Frustratingly, the film shows flashes of what could have been if it were not hell-bent on losing its identity and becoming a Bourne rip-off. Anyone who has read the novels would hope that Ryan’s early life, his military background, and the money he makes on the stock market could make for an intelligent thriller based on a story which Tom Clancy perhaps only touched on. Alas, all of this is wrapped up in the opening ten minutes, all rushing towards him being picked up by the CIA so the action can begin. It’s a real waste of an opportunity to make a reboot which could have added value to an established series, and that’s the biggest disappointment.
Chris Pine is perfectly fine in the action role but is given nothing to stretch himself, but Keira Knightly is woefully miscast as his American girlfriend, whose accent is all over the place. Of all the hundreds of young American actresses which could have been cast, why did Knightly get the role? It’s a question as unfathomable as the choice to have Kenneth Branagh direct, for his approach to the genre shows precious little originality and he’s a film maker who should be attached to better material than this. If unoriginal, I will say the final action sequence is certainly well made but it holds no thrills and the film is way beyond redemption at that point.

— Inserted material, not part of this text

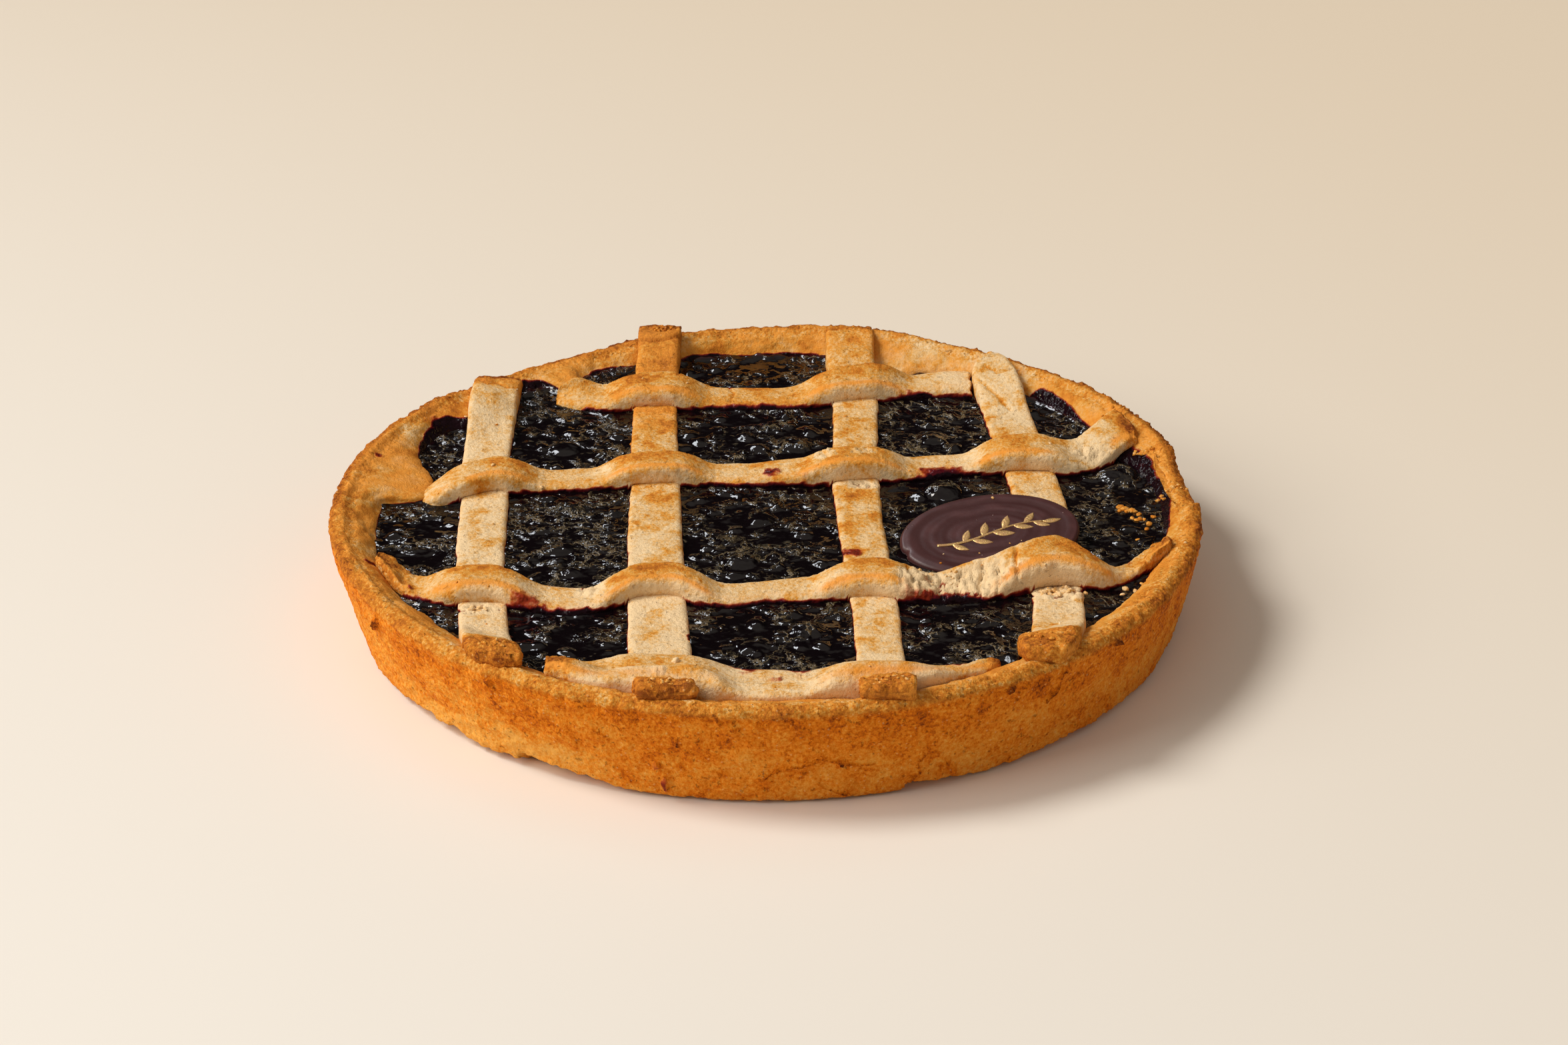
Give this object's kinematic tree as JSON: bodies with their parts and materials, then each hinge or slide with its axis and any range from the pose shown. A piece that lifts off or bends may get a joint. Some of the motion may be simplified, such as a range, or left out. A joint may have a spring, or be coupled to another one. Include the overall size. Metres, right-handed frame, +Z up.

Stop thinking for yourself verdict: By making a Jack Ryan reboot in this fashion Paramount have defecated on the series which brought them so much success. Of all the intelligent and complex Ryan novels yet unfilmed, why they chose to make a second rate story such as this would be beyond me if it were not sadly so obvious. No one wants intelligent and complex thrillers anymore, so we get Jack Ryan: Shadow Recruit instead. It’s an insult to Tom Clancy’s legacy.